◆ GOAL ◆
Take the material and output all of it exactly.

◆ EXCERPTED DATA ◆
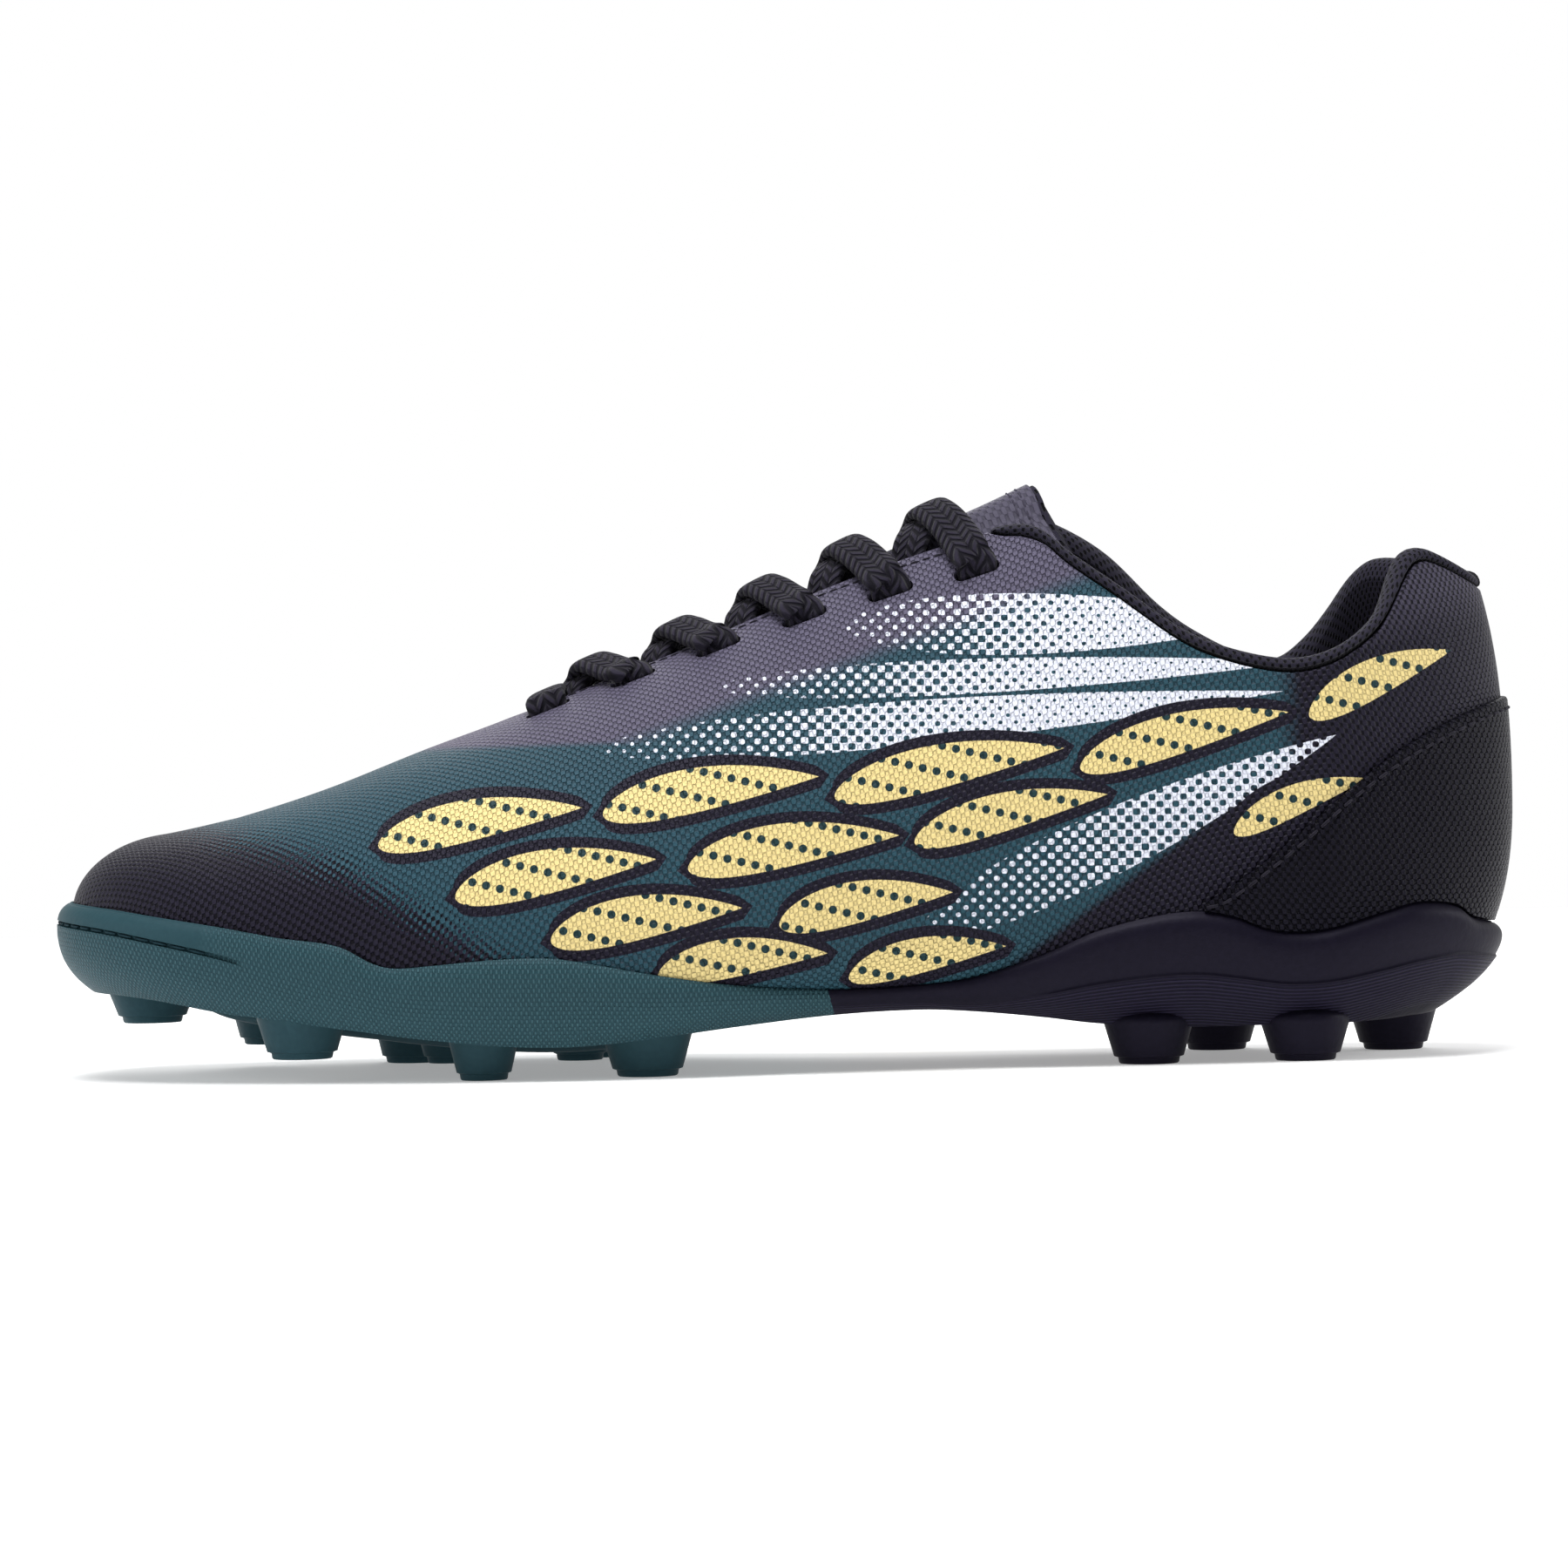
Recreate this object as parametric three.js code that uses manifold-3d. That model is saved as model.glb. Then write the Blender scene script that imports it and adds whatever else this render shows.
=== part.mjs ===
// A soccer cleat for the left foot, on a moulded rubber sole with short conical studs.
// Units are millimetres and +Z is up. The toe points along -X, so -Y is the outer (lateral) side.
// The origin is under the middle of the shoe, on the ground that the studs stand on.
// Every form is worked out from rays: each ray starts on the ridge of the shoe and runs
// outwards and down, so that sole, upper, lining and overlays all follow one last.
import * as THREE from "three";
import { mergeVertices } from "three/addons/utils/BufferGeometryUtils.js";
import Module from "manifold-3d";

const wasm = await Module();
wasm.setup();

// Sizes of the whole shoe
const upperLength = 283; // toe to heel of the upper, at its fullest
const ballWidth = 97; // upper at the ball of the foot
const instepHeight = 109.5; // ridge at the top of the throat, above the ground
const collarHeight = 75; // lowest point of the ankle opening, above the ground
const heelHeight = 11; // footbed at the heel, above the ground

// Sizes of the pieces
const upperWall = 2;
const fitGap = 0.3; // clearance between pieces that meet
const soleThickness = 4;
const soleLip = 0.9; // sole wall at its rounded top edge
const lipRound = 1.4; // depth over which the sole wall comes to its full thickness
const grooveDepth = 0.9; // stitched groove round the toe
const grooveWidth = 1.3;
const grooveEnd = 0.12; // share of the length where the groove ends
const heelStep = 0.5; // height of the raised lower band on the heel's side
const heelStepStart = 0.645;
const insoleThickness = 3;
const insoleMargin = 0.8;
const counterThickness = 1;
const liningDepth = 30; // collar lining, from the top line down into the shoe
const liningPad = 5.5;
const liningRoll = 2.8; // roll of lining above the edge of the upper
const tongueThickness = 3.6;
const tongueHalfWidth = 20;
const tongueEndSkew = 15; // how far the tongue's corners stand behind its middle
const throatGap = 25; // between the two eyestays, at the top
const eyeletRows = 6;
const eyeletPitch = 16.8;
const eyeletInset = 7; // hole centre, from the eyestay's edge
const laceWidth = 8.2;
const laceThickness = 2.2;
const eyeletClearance = 0.55;

// Shares of the upper's length where the toe cap and the heel turn the corner
const toeTurn = 0.115;
const heelTurn = 0.878;
const toeRidge = 0.042; // how far the ridge runs on into the toe
const throatStart = 0.306;
const firstEyelet = 0.336;
const counterStart = 0.775;
const collarStart = 0.648;
const tongueStart = 0.318;
const tongueEnd = 0.675;
const colourJoint = 0.541; // where the two colours of the sole meet, at the ground
const colourJointLean = 2.75; // lean of that joint over the heel height

// Outline of the last. at: share of the length. lateral, medial, ridge, tuck: shares of half the
// ball width. crest, belly: heights of the ridge and of the fullest girth, as shares of the
// instep height.
const half = ballWidth / 2;
const outline = [
  { at: 0.0, lateral: 0.3, medial: 0.3, ridge: 0.13, crest: 0.425, belly: 0.301, tuck: 0.12 },
  { at: 0.07, lateral: 0.6, medial: 0.7, ridge: 0.12, crest: 0.436, belly: 0.292, tuck: 0.12 },
  { at: 0.115, lateral: 0.74, medial: 0.84, ridge: 0.11, crest: 0.463, belly: 0.283, tuck: 0.12 },
  { at: 0.178, lateral: 0.865, medial: 0.92, ridge: 0.09, crest: 0.512, belly: 0.256, tuck: 0.12 },
  { at: 0.249, lateral: 0.955, medial: 0.98, ridge: 0.07, crest: 0.581, belly: 0.232, tuck: 0.12 },
  { at: 0.302, lateral: 0.995, medial: 0.995, ridge: 0.06, crest: 0.629, belly: 0.222, tuck: 0.12 },
  { at: 0.355, lateral: 1.01, medial: 0.965, ridge: 0.05, crest: 0.683, belly: 0.22, tuck: 0.13 },
  { at: 0.426, lateral: 0.98, medial: 0.865, ridge: 0.05, crest: 0.757, belly: 0.225, tuck: 0.15 },
  { at: 0.496, lateral: 0.9, medial: 0.745, ridge: 0.05, crest: 0.841, belly: 0.237, tuck: 0.17 },
  { at: 0.567, lateral: 0.825, medial: 0.66, ridge: 0.04, crest: 0.922, belly: 0.255, tuck: 0.18 },
  { at: 0.638, lateral: 0.775, medial: 0.635, ridge: 0.03, crest: 0.995, belly: 0.28, tuck: 0.19 },
  { at: 0.708, lateral: 0.745, medial: 0.645, ridge: 0.02, crest: 1.066, belly: 0.31, tuck: 0.19 },
  { at: 0.779, lateral: 0.73, medial: 0.67, ridge: 0.01, crest: 1.118, belly: 0.347, tuck: 0.19 },
  { at: 0.85, lateral: 0.71, medial: 0.69, ridge: 0.0, crest: 1.138, belly: 0.395, tuck: 0.2 },
  { at: 0.878, lateral: 0.69, medial: 0.68, ridge: 0.0, crest: 1.137, belly: 0.415, tuck: 0.21 },
  { at: 1.0, lateral: 0.4, medial: 0.4, ridge: 0.0, crest: 1.137, belly: 0.475, tuck: 0.23 },
];

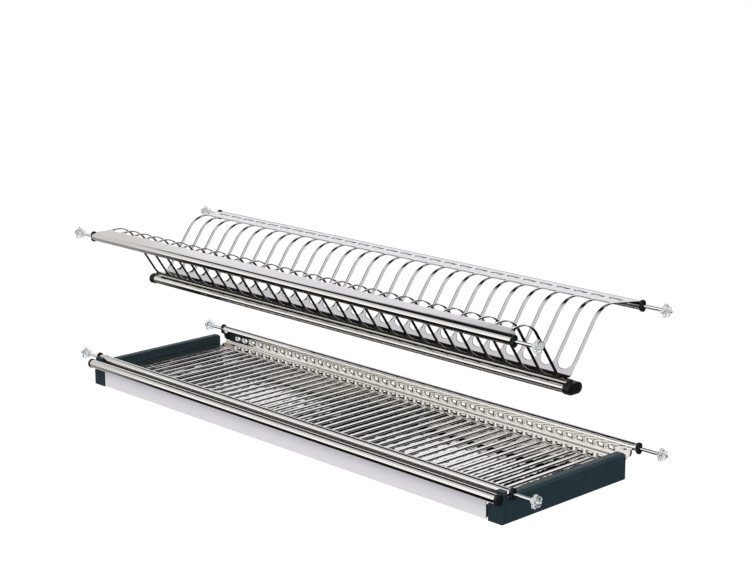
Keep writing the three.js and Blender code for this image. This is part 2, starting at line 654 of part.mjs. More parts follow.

◆ ANSWER TO THE EXERCISE ◆
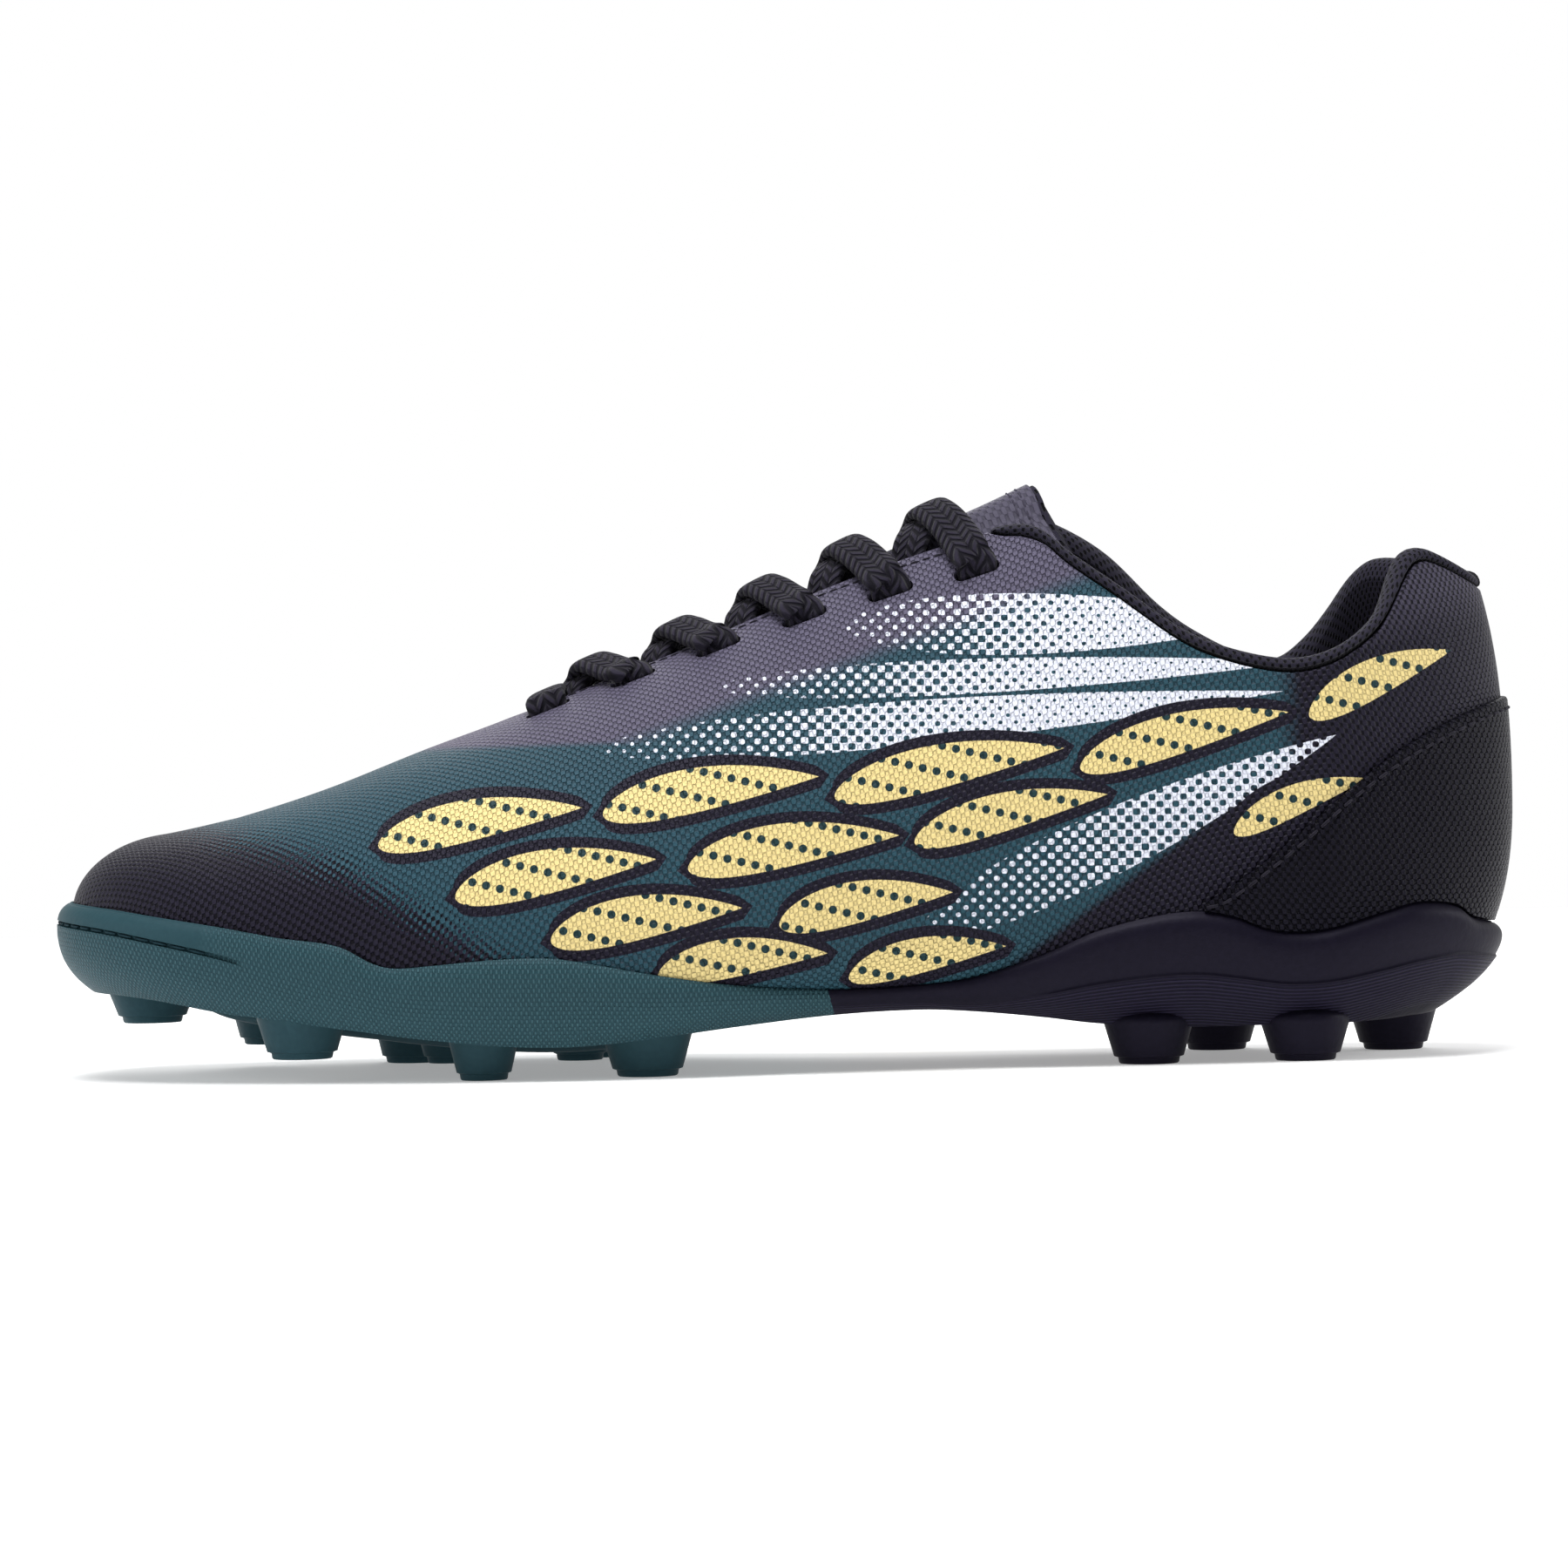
Recreate this object as parametric three.js code that uses manifold-3d. That model is saved as model.glb. Then write the Blender scene script that imports it and adds whatever else this render shows.
=== part.mjs ===
// A soccer cleat for the left foot, on a moulded rubber sole with short conical studs.
// Units are millimetres and +Z is up. The toe points along -X, so -Y is the outer (lateral) side.
// The origin is under the middle of the shoe, on the ground that the studs stand on.
// Every form is worked out from rays: each ray starts on the ridge of the shoe and runs
// outwards and down, so that sole, upper, lining and overlays all follow one last.
import * as THREE from "three";
import { mergeVertices } from "three/addons/utils/BufferGeometryUtils.js";
import Module from "manifold-3d";

const wasm = await Module();
wasm.setup();

// Sizes of the whole shoe
const upperLength = 283; // toe to heel of the upper, at its fullest
const ballWidth = 97; // upper at the ball of the foot
const instepHeight = 109.5; // ridge at the top of the throat, above the ground
const collarHeight = 75; // lowest point of the ankle opening, above the ground
const heelHeight = 11; // footbed at the heel, above the ground

// Sizes of the pieces
const upperWall = 2;
const fitGap = 0.3; // clearance between pieces that meet
const soleThickness = 4;
const soleLip = 0.9; // sole wall at its rounded top edge
const lipRound = 1.4; // depth over which the sole wall comes to its full thickness
const grooveDepth = 0.9; // stitched groove round the toe
const grooveWidth = 1.3;
const grooveEnd = 0.12; // share of the length where the groove ends
const heelStep = 0.5; // height of the raised lower band on the heel's side
const heelStepStart = 0.645;
const insoleThickness = 3;
const insoleMargin = 0.8;
const counterThickness = 1;
const liningDepth = 30; // collar lining, from the top line down into the shoe
const liningPad = 5.5;
const liningRoll = 2.8; // roll of lining above the edge of the upper
const tongueThickness = 3.6;
const tongueHalfWidth = 20;
const tongueEndSkew = 15; // how far the tongue's corners stand behind its middle
const throatGap = 25; // between the two eyestays, at the top
const eyeletRows = 6;
const eyeletPitch = 16.8;
const eyeletInset = 7; // hole centre, from the eyestay's edge
const laceWidth = 8.2;
const laceThickness = 2.2;
const eyeletClearance = 0.55;

// Shares of the upper's length where the toe cap and the heel turn the corner
const toeTurn = 0.115;
const heelTurn = 0.878;
const toeRidge = 0.042; // how far the ridge runs on into the toe
const throatStart = 0.306;
const firstEyelet = 0.336;
const counterStart = 0.775;
const collarStart = 0.648;
const tongueStart = 0.318;
const tongueEnd = 0.675;
const colourJoint = 0.541; // where the two colours of the sole meet, at the ground
const colourJointLean = 2.75; // lean of that joint over the heel height

// Outline of the last. at: share of the length. lateral, medial, ridge, tuck: shares of half the
// ball width. crest, belly: heights of the ridge and of the fullest girth, as shares of the
// instep height.
const half = ballWidth / 2;
const outline = [
  { at: 0.0, lateral: 0.3, medial: 0.3, ridge: 0.13, crest: 0.425, belly: 0.301, tuck: 0.12 },
  { at: 0.07, lateral: 0.6, medial: 0.7, ridge: 0.12, crest: 0.436, belly: 0.292, tuck: 0.12 },
  { at: 0.115, lateral: 0.74, medial: 0.84, ridge: 0.11, crest: 0.463, belly: 0.283, tuck: 0.12 },
  { at: 0.178, lateral: 0.865, medial: 0.92, ridge: 0.09, crest: 0.512, belly: 0.256, tuck: 0.12 },
  { at: 0.249, lateral: 0.955, medial: 0.98, ridge: 0.07, crest: 0.581, belly: 0.232, tuck: 0.12 },
  { at: 0.302, lateral: 0.995, medial: 0.995, ridge: 0.06, crest: 0.629, belly: 0.222, tuck: 0.12 },
  { at: 0.355, lateral: 1.01, medial: 0.965, ridge: 0.05, crest: 0.683, belly: 0.22, tuck: 0.13 },
  { at: 0.426, lateral: 0.98, medial: 0.865, ridge: 0.05, crest: 0.757, belly: 0.225, tuck: 0.15 },
  { at: 0.496, lateral: 0.9, medial: 0.745, ridge: 0.05, crest: 0.841, belly: 0.237, tuck: 0.17 },
  { at: 0.567, lateral: 0.825, medial: 0.66, ridge: 0.04, crest: 0.922, belly: 0.255, tuck: 0.18 },
  { at: 0.638, lateral: 0.775, medial: 0.635, ridge: 0.03, crest: 0.995, belly: 0.28, tuck: 0.19 },
  { at: 0.708, lateral: 0.745, medial: 0.645, ridge: 0.02, crest: 1.066, belly: 0.31, tuck: 0.19 },
  { at: 0.779, lateral: 0.73, medial: 0.67, ridge: 0.01, crest: 1.118, belly: 0.347, tuck: 0.19 },
  { at: 0.85, lateral: 0.71, medial: 0.69, ridge: 0.0, crest: 1.138, belly: 0.395, tuck: 0.2 },
  { at: 0.878, lateral: 0.69, medial: 0.68, ridge: 0.0, crest: 1.137, belly: 0.415, tuck: 0.21 },
  { at: 1.0, lateral: 0.4, medial: 0.4, ridge: 0.0, crest: 1.137, belly: 0.475, tuck: 0.23 },
];

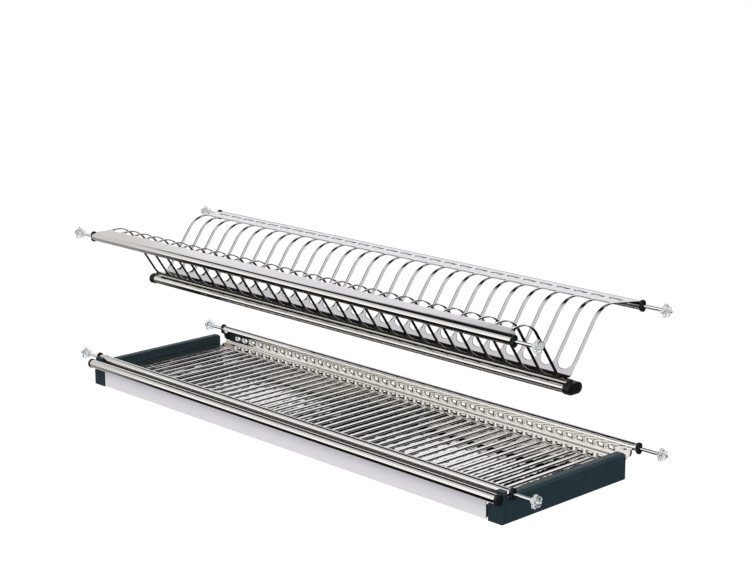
Keep writing the three.js and Blender code for this image. This is part 2, starting at line 654 of part.mjs. More parts follow.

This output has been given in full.